An all-female exhibition has gone on display at Whitechapel Art Gallery aimed at giving women their autonomy back.
Organized jointly with the National Museum of Women in the Arts in the United States the exhibition features photographs and video works by 17 contemporary female artists from five continents who explore ideas using the female body from the 1970s.
The collection is drawn from the National Museum of Women in the Arts, in Washington DC, which prides itself on being the only international museum dedicated to art made by women.
Entitled “Terrains of The Body”, the display sees women take control of the camera.
By turning their cameras to women, including artists themselves, say the organisers, the female body is no longer a passive subject for meaning to be imposed upon, but a vital medium for storytelling, expressing identity and reflecting individual and collective experience.
The collection includes iconic pictures by Serbian performance artist Marina Abramović and American photographer Nan Goldin; and revelations such as Daniela Rossell and other artists from five continents.

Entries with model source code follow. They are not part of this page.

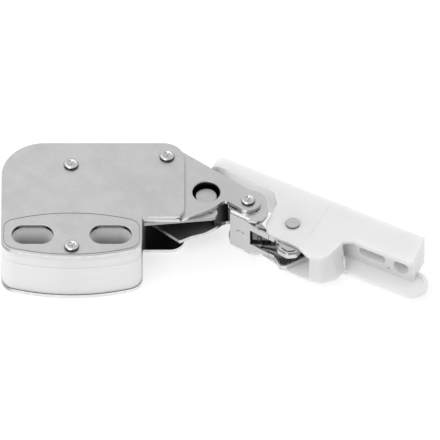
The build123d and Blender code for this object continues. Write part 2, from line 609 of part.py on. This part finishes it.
def door_adapter():
    bar = slab(rounded([back(0), back(AD_LEN - 20), ad(AD_LEN - 20, BAR_T), ad(0, BAR_T)]),
               AD_Z0, AD_Z1)
    # rounded end of the bar, seen square on to the door face
    ends = [e for e in bar.edges()
            if 3.0 < e.length < 5.0
            and (Vector(e.center().X, e.center().Y) - Vector(*ad(0, BAR_T / 2))).length < 1.0]
    bar = fillet(ends, 2.8)
    back_u = 13.0
    shoulder = [back(back_u), ad(back_u, BAR_T), (*ad(20.5, 3.6), 3.5)]
    upper = slab(upper_cheek(), AD_Z1 - CHEEK, AD_Z1)
    upper = soften(one(upper), lambda e: at_z(AD_Z1, e) and e.length > 0.5, 0.3)
    lower = slab(rounded(shoulder + LOWER_CHEEK + [
        (*ad(50.0, FLOOR_D), 0.8), ad(LUG_END[0], FLOOR_D), ad(LUG_END[0], 5.45),
        ad(AD_LEN, 3.0), back(AD_LEN)]), AD_Z0, AD_Z0 + CHEEK_LOW)
    zl, zh = AD_Z0 + CHEEK_LOW, AD_Z1 - CHEEK
    mid = slab(rounded(shoulder + [
        (60.4, 15.4, 1.2), (66.0, 10.0), (73.0, 0.0), (*ad(45.5, WALL_D), 0.8),
        (*ad(AD_LEN + 1.3, WALL_D), 0.5), back(AD_LEN)]), zl, zh)
    # rounded outer wall that closes the right side of the mouth
    mid += prism_wall(
        zl, [(67.0, -3.9, 0.3), (71.6, -6.1, 4.0), (76.7, -4.4, 3.0), (79.2, -1.4, 1.0),
             (*ad(45.3, WALL_D - 0.6), 0.3), (70.0, 6.0, 0.3)],
        zh, [(67.9, -3.9, 0.3), (71.9, -5.9, 2.2), (75.0, -3.6, 2.5), (78.5, 0.9, 1.8),
             (*ad(45.3, WALL_D - 0.6), 0.3), (70.0, 6.0, 0.3)])
    cavity = slab(rounded([
        (44.0, 32.0), ad(21.0, 3.6), ad(27.0, 5.0), (*ad(31.5, 6.5), 2.0), (71.4, 8.5, 3.0),
        (69.9, 1.5, 4.0), (68.7, -4.0), (68.0, -14.0), (36.0, -14.0), (36.0, 28.0)]), zl, zh)
    mid -= cavity
    p = upper + lower + mid + bar
    # lug: thicker top flange, floor and rounded end with a low rim
    p += slab(rounded([ad(46.5, 5.0), (*ad(50.4, FLANGE_D), 1.5),
                       (*ad(AD_LEN + 1.5, FLANGE_D), 0.8), ad(AD_LEN + 0.7, 5.0)]),
              LUG_FLANGE_Z, AD_Z1 - 0.35)
    plan = rounded([ad(45.0, 8.0), ad(45.0, 11.0), (*ad(49.0, FLOOR_D), 0.8),
                    ad(LUG_END[0], FLOOR_D), ad(LUG_END[0], 8.0)])
    end_c = ad(*LUG_END)
    floor = slab(plan, AD_Z0, LUG_FLOOR_Z) + disc(end_c, LUG_R, AD_Z0, LUG_FLOOR_Z)
    rim = tube(end_c, LUG_R - 1.2, LUG_R, LUG_FLOOR_Z - 0.2, LUG_RIM_Z)
    keep = slab(rounded([ad(69.0, 9.0), ad(69.4, 20.0), ad(80.0, 20.0), ad(80.0, 2.0),
                         ad(AD_LEN + 0.6, 2.0)]), 0, BODY_H)
    rim = soften(one(rim), lambda e: at_z(LUG_RIM_Z, e), 0.4) & keep
    p = p + floor + rim
    # cove that carries the floor up into the housing's side
    a, b = Vector(*ad(44.6, 8.6)), Vector(*ad(49.3, 14.6))
    run = (b - a).length
    r = COVE_R
    e1 = Edge.make_line((0, 0, 0), (r, 0, 0))
    e2 = Edge.make_three_point_arc(
        (r, 0, 0), (r - r * math.sin(math.pi / 4), 0, r - r * math.cos(math.pi / 4)), (0, 0, r))
    e3 = Edge.make_line((0, 0, r), (-0.6, 0, r))
    e4 = Edge.make_line((-0.6, 0, r), (-0.6, 0, 0))
    e5 = Edge.make_line((-0.6, 0, 0), (0, 0, 0))
    cove = extrude(Face(Wire([e1, e2, e3, e4, e5])), amount=run, dir=(0, 1, 0))
    turn = math.degrees(math.atan2(b.Y - a.Y, b.X - a.X)) - 90
    cove = Pos(a.X, a.Y, LUG_FLOOR_Z - 0.02) * (Rot(0, 0, turn) * cove)
    cove = cove & slab(rounded([ad(40, 8.0), ad(40, FLOOR_D), ad(60, FLOOR_D), ad(60, 8.0)]), 0, zh)
    p = p + cove
    # screw slot and screw hole through the wall, square to the door face
    p -= wall_bore(65.2, 8.4, SCREW_R)
    for u in (53.4, 58.2):
        p -= wall_bore(u, 8.95, 1.85)
    p -= slab(rounded([ad(53.4, -2), ad(58.2, -2), ad(58.2, WALL_D + 1.0), ad(53.4, WALL_D + 1.0)]),
              8.95 - 1.85, 8.95 + 1.85)
    # small gate pit beside the hole
    q = ad(61.2, WALL_D - 0.7)
    p -= Solid.make_cylinder(0.4, 3.0, Plane(origin=(q[0], q[1], 6.1), z_dir=(N[0], N[1], 0)))
    p -= disc(P, PIN_R, 0, BODY_H)
    # moulding line on the upper cheek and two gate nicks on the back edge
    a, b = Vector(75.0, 15.6), Vector(68.3, 2.2)
    d = (b - a).normalized()
    nn = Vector(-d.Y, d.X) * 0.12
    p -= slab(rounded([(a.X + nn.X, a.Y + nn.Y), (b.X + nn.X, b.Y + nn.Y),
                       (b.X - nn.X, b.Y - nn.Y), (a.X - nn.X, a.Y - nn.Y)]),
              AD_Z1 - 0.07, AD_Z1 + 1)
    for u in (27.9, 38.2):
        p -= slab(rounded([back(u - 0.5, 0.3), back(u, -0.45), back(u + 0.5, 0.3)]), AD_Z1 - 0.6, AD_Z1 + 1)
    return one(p)


def wall_bore(u, z, r):
    q = ad(u, -1.0)
    return Solid.make_cylinder(r, WALL_D + 2.0, Plane(origin=(q[0], q[1], z), z_dir=(N[0], N[1], 0)))


def adapter_pin():
    z0, z1 = AD_Z0, AD_Z1 + 0.4
    return one(profile_turned(P, [
        (0, z0), (PIN_R - 0.2, z0), (PIN_R, z0 + 0.2), (PIN_R, z1 - 0.2), (PIN_R - 0.2, z1),
        (0, z1)]))


# ---------------------------------------------------------------- write
NODES = {
    "top_plate": top_plate,
    "bottom_plate": bottom_plate,
    "mounting_boss": mounting_boss,
    "front_rivet": lambda: one(rivet(FRONT, BODY_H, 0.0)),
    "rear_rivet": lambda: one(rivet(REAR, BODY_H, 0.0)),
    "arm_pivot_rivet": lambda: one(rivet(A, BODY_H, 0.0)),
    "rear_spacer": rear_spacer,
    "pivot_spacer": pivot_spacer,
    "pivot_washer": pivot_washer,
    "opening_spring": opening_spring,
    "latch_spring": latch_spring,
    "latch_lever": latch_lever,
    "swing_arm": swing_arm,
    "arm_inner_leaf": arm_inner_leaf,
    "arm_bush": arm_bush,
    "drive_pin": drive_pin,
    "knee_rivet": knee_rivet,
    "knee_upper_bush": knee_upper_bush,
    "knee_lower_bush": knee_lower_bush,
    "clip_bracket": clip_bracket,
    "hinge_strap": hinge_strap,
    "strap_rivet": strap_rivet,
    "door_adapter": door_adapter,
    "adapter_pin": adapter_pin,
}


def main():
    os.makedirs("parts", exist_ok=True)
    for name, make in NODES.items():
        shape = make()
        shape.label = name
        export_step(shape, f"parts/{name}.step")
        print(name, round(shape.volume, 1))


main()
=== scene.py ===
import math

import bpy
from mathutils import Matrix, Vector


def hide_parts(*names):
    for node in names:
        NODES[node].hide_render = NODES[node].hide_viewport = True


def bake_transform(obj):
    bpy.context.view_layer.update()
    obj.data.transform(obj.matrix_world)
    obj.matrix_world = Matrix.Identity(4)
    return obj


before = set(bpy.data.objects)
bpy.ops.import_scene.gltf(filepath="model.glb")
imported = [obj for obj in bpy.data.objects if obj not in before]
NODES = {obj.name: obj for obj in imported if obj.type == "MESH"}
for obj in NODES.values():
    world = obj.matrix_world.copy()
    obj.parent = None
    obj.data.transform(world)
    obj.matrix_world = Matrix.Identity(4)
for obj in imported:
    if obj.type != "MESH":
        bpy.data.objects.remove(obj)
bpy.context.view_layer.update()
MM = 0.001


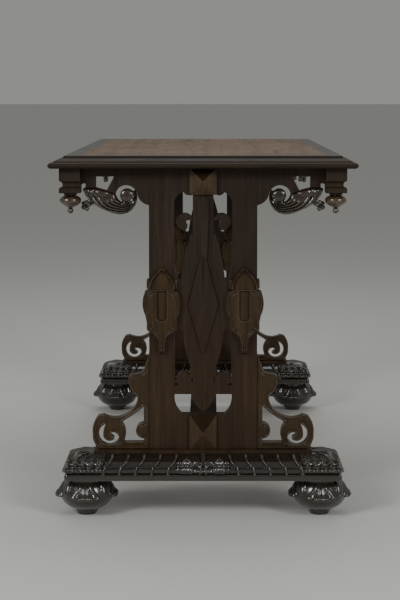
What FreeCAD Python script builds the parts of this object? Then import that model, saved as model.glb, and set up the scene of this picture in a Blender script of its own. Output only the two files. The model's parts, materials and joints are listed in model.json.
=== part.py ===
import FreeCAD, Part
import math
import os

import Sketcher
from FreeCAD import Vector

# A carved communion table on two trestle ends, in millimetres.
# X runs across the table, Y along it and Z up. The origin is on the floor, under the middle.
# Each trestle is drawn with its outer face towards -Y; the far one is the near one turned half round.

DOC = FreeCAD.newDocument("CommunionTable")
SHEET = DOC.addObject("Spreadsheet::Sheet", "Sizes")
NODES = []
CUTS = []

DRIVING_SIZES = {
    # The top: a field in a mitred border, with a moulding planted round the edge.
    "table_height": 762,
    "table_length": 1220,
    "table_width": 646,
    "top_thickness": 26,
    "border_width": 33,
    "moulding_reach": 31,
    "quirk_depth": 4.5,
    # The frame under the top.
    "frame_width": 602,
    "frame_length": 1176,
    "rail_depth": 18,
    "rail_thickness": 22,
    "block_side": 44,
    "block_height": 52,
    "block_fillet": 10,
    "scotia_depth": 7,
    "bearer_width": 20,
    "screw_spread": 180,
    # The trestle ends.
    "trestle_spacing": 1110,
    "panel_half_width": 114,
    "panel_thickness": 26,
    "panel_foot": 140,
    "post_width": 52.2,
    "board_thickness": 22,
    "tenon_thickness": 12,
    "tenon_length": 30,
    "volute_thickness": 26,
    "volute_eye": 14.4,
    "opening_top": 685,
    "upper_disc_radius": 17.6,
    "upper_disc_level": 622.5,
    "lower_disc_radius": 15.5,
    "lower_disc_level": 288,
    "arm_top": 276,
    "arm_foot": 257,
    "boss_height": 16,
    "tile_width": 57,
    "tile_height": 74,
    "tile_edge": 6,
    "tile_rise": 14,
    "cartouche_centre": 87,
    "cartouche_thickness": 12,
    # The base of a trestle and its two feet.
    "plinth_half_width": 230,
    "plinth_half_depth": 26,
    "plinth_height": 8,
    "base_half_width": 291.6,
    "base_half_depth": 58,
    "base_foot": 82,
    "base_end_run": 47,
    "base_front_run": 30,
    "foot_spread": 247.5,
    "foot_radius": 60,
    "foot_neck": 46,
    "foot_pad": 24,
    # The rail that joins the trestles near the floor.
    "stretcher_top": 207,
    "stretcher_depth": 60,
    "stretcher_width": 57,
    "bolt_radius": 4,
    "bolt_length": 80,
    # The turned pendants under the corner blocks.
    "pendant_radius": 23,
    "pendant_drop": 44,
}


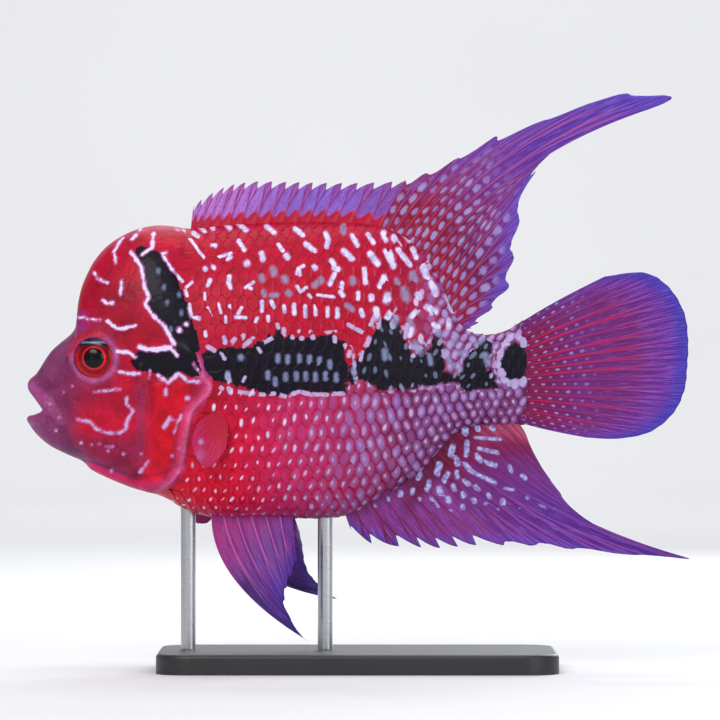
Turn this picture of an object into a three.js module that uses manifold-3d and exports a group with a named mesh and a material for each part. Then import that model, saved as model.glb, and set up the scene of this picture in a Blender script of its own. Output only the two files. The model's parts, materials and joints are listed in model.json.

According to the Whitechapel Gallery, these complex and aesthetically compelling works tell a story of women, subjectivity and art.
As a charity, the UK friends of the National Museum of Women in the Arts says it is proud to support the exhibition to celebrate its 10th anniversary. 2017 is also the 30th anniversary of the National Museum of Women in the Arts.
The exhibition is open to the public until April 16 from Tuesday to Sunday 11am-6pm (9pm on Thursday) at Whitechapel Gallery, Whitechapel High Street.